The mayor of the Urbaneja municipality, Manuel Ferreira, announced the enactment of a Municipal Decree declaring Lechería an Energy Hub, with the aim of diversifying the local economy and providing an institutional framework to support national and foreign investment linked to the energy sector. The initiative is framed within the new legal environment resulting from the reform of the Hydrocarbons Law, which enables association schemes with greater private and foreign participation.
According to municipal authorities, Lechería offers relatively stable urban conditions in terms of connectivity, public safety, accommodation, and services, which could allow it to host administrative, logistics, and financial headquarters for energy companies. The decree includes tax incentives, exemptions, and streamlined administrative procedures, as well as the creation of a Municipal Commission for the Attention of Foreign Investment, tasked with providing technical, legal, and administrative support.
However, progress on initiatives of this kind is taking place in a context marked by significant structural challenges in the states that concentrate oil activity, particularly Zulia and Anzoátegui.
Anzoátegui: key infrastructure and pressure on services
The state of Anzoátegui plays a relevant role in Venezuela’s oil value chain, as it hosts refining, storage, and export facilities, particularly along the Puerto La Cruz–Puerto José axis. Nevertheless, this infrastructure operates amid energy constraints, maintenance problems, shortages of inputs, and deficiencies in public services, including electricity, water supply, and transportation.
In coastal urban areas, including Lechería, service conditions are comparatively more stable, but not free of strain—especially given the potential increase in floating population and higher demand for electricity, water, sanitation, and urban mobility associated with new investments. The challenge for Anzoátegui is to balance its industrial and port role with the sustainability of urban and regional services, avoiding logistical and social bottlenecks.
In Anzoátegui, where refining, upgrading, and export facilities are concentrated, the electricity situation shows less severe collapse than in Zulia, but remains vulnerable. Intermittent outages, system overloads, and limited capacity to respond to demand peaks are reported, particularly in industrial and port areas.
These constraints affect the operation of refineries, maritime terminals, storage facilities, and auxiliary services, while also placing pressure on nearby urban centers. Expectations of oil sector reactivation and the arrival of new companies imply a significant increase in electricity demand, requiring investment in generation, transmission, and distribution to prevent structural failures.
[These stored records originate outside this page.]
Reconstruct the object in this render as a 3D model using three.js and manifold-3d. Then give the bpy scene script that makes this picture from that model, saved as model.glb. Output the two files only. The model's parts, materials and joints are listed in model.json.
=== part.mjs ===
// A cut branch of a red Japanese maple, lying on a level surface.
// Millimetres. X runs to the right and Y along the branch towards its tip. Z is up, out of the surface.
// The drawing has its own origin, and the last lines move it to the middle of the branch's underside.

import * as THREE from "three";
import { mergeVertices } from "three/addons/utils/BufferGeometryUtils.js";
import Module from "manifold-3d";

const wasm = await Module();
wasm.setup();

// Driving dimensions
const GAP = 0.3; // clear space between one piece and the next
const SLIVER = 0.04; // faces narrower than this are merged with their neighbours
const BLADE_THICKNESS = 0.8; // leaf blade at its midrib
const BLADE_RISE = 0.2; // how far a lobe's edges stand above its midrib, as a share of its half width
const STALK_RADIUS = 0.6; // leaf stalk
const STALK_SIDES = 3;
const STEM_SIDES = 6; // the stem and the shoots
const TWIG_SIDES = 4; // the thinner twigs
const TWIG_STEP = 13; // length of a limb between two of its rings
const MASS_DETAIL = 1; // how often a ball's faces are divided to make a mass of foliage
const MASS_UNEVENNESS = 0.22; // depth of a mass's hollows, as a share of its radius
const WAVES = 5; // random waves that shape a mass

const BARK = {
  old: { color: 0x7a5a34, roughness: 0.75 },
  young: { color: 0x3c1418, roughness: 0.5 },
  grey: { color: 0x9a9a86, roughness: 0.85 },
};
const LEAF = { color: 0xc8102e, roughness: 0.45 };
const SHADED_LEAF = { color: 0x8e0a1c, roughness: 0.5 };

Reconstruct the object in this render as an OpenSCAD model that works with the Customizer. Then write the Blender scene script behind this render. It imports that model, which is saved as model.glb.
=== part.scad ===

Shared challenges in a reactivation scenario
Taken together, Zulia and Anzoátegui share structural challenges that condition any process of energy sector recovery:
1.Aging infrastructure and the need for significant investment in maintenance and modernization.
2. Fragile public services, with direct impacts on productivity and quality of life.
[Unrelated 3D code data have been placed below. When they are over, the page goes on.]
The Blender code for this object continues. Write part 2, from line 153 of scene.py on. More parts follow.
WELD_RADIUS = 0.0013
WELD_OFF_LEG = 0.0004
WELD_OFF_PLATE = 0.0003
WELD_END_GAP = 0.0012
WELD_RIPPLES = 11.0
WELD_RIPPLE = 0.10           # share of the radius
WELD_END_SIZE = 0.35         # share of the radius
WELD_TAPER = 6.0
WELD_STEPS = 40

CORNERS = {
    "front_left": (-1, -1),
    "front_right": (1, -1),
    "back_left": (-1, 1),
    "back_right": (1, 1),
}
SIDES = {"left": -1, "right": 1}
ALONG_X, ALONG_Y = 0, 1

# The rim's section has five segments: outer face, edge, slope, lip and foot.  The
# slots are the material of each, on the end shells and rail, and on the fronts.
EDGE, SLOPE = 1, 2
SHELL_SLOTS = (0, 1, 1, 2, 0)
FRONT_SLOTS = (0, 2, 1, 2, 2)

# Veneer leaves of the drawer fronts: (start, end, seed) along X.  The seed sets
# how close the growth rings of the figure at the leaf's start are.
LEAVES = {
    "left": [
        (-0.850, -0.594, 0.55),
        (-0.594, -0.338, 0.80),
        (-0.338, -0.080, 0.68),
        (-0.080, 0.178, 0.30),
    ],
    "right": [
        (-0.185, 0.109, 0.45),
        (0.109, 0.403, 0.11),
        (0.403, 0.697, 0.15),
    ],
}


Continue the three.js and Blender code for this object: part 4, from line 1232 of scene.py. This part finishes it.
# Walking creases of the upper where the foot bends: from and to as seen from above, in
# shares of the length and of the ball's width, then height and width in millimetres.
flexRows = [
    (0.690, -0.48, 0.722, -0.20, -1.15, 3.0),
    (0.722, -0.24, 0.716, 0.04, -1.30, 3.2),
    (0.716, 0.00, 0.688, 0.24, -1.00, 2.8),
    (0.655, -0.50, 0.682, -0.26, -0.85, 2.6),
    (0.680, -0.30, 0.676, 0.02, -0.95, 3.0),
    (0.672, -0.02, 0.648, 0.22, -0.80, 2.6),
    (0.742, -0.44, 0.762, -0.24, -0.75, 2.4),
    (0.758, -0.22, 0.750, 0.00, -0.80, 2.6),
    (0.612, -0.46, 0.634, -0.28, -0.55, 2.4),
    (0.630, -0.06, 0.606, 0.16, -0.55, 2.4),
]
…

3. Security deficits and limited territorial control in specific industrial areas.
4. Institutional and administrative constraints at both regional and national levels.
Zulia: strategic production and service deterioration
The state of Zulia remains a central pillar of Venezuelan oil production, particularly in the Lake Maracaibo basin. However, the region faces severe limitations in public services, including recurrent power outages, problems with potable water supply, deteriorated road infrastructure, and deficiencies in telecommunications. These conditions affect both local communities and the operability of oil fields.
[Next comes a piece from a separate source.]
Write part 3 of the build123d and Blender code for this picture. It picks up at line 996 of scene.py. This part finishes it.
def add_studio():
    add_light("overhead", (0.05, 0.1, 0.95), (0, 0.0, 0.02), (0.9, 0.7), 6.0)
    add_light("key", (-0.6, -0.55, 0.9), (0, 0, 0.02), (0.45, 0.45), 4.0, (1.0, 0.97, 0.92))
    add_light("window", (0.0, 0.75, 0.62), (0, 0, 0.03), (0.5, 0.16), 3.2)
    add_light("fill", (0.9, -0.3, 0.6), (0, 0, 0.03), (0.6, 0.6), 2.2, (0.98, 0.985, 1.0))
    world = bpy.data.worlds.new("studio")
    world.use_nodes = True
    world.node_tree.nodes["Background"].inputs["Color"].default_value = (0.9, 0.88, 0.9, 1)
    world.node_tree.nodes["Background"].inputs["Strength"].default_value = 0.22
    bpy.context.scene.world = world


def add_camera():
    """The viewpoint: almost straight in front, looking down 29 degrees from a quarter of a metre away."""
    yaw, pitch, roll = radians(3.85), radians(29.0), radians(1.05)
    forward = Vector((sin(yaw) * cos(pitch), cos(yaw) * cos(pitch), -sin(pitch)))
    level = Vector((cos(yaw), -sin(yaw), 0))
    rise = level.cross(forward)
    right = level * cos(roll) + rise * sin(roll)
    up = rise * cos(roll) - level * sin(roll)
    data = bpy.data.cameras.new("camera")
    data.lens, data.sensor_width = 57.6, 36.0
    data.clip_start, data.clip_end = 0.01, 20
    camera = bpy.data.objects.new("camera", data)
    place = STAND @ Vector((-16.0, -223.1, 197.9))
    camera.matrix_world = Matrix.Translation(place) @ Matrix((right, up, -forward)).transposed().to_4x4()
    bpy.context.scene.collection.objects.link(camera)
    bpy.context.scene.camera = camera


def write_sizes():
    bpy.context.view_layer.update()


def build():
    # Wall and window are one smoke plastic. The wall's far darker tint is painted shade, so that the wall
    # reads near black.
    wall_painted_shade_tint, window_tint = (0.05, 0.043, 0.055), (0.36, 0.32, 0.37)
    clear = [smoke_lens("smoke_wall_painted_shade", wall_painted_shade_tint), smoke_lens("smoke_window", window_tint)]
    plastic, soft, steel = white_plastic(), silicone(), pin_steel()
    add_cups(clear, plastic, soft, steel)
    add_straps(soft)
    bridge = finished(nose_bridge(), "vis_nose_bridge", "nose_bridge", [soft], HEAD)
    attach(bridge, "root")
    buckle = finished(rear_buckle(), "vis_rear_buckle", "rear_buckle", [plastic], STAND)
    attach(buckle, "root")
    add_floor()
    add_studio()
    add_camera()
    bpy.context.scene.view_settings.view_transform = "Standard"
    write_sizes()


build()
Added to this are the deterioration of historical PDVSA facilities, the presence of low-activity fields, abandoned housing, and security risks. In this context, Zulia Governor Luis Caldera announced a security reinforcement plan for oil installations in the Lagunillas municipality, aimed at protecting infrastructure that in some cases has been informally occupied or used for illicit activities. The challenge for Zulia is not only to recover production, but also to rehabilitate basic services and ensure minimum conditions of security and habitability for workers and surrounding communities.
Electricity as a critical input for the oil industry
Electricity is an essential component for the continuous operation of the oil industry, across production, transportation, refining, and storage stages. Contrary to the perception that oil activity relies mainly on mechanical equipment, modern operations depend on stable and highly reliable electrical systems.
In production fields, electricity is required to operate artificial lift pumps, water or gas injection systems, compressors, automated valves, metering stations, and remote control systems (SCADA). In mature lacustrine and onshore areas—such as those in Zulia—production depends heavily on continuous electrical equipment, as reservoirs experience natural pressure decline.
In refining and upgrading, dependence is even greater. Refineries rely on electricity for furnaces, cooling systems, instrumentation, process control, industrial safety, and emergency management. Power interruptions not only reduce output but can also trigger unplanned shutdowns, damage sensitive equipment, and create significant operational risks.
Zulia has faced a structural situation of electrical instability for years, characterized by recurrent blackouts, voltage fluctuations, and prolonged outages. These interruptions directly affect oil fields in western Venezuela, many of which require continuous power supply to prevent production losses and well deterioration.
The lack of reliable electricity forces reliance on backup power generators, which consume fuel, entail high maintenance costs, and do not always ensure continuity. Power outages also disrupt essential complementary services for the industry—such as telecommunications, water supply, transportation, and security—impacting the communities where operational personnel reside.
In this context, the fragility of the electrical system has become one of the main bottlenecks to a sustained recovery of oil production in Zulia, even under scenarios of increased investment.
Connectivity and logistics constraints
Alongside these challenges, only Zulia currently has a single international flight, operating to Panama. Expanding air connectivity and improving airport, port, and road infrastructure are considered essential to support oil operations, facilitate investment, and improve regional integration.
Within this framework, the strategy of positioning Lechería as an energy hub is presented as an urban and administrative complement to traditional production and industrialization zones. However, its medium- and long-term viability will depend on the capacity of the Venezuelan state and private actors to address the structural needs of Zulia and Anzoátegui, improve public services, and ensure stable operating conditions for the energy sector as a whole.
Without a gradual recovery of the national electrical system, the oil industry will continue to face structural constraints that limit its performance, regardless of legal or institutional changes.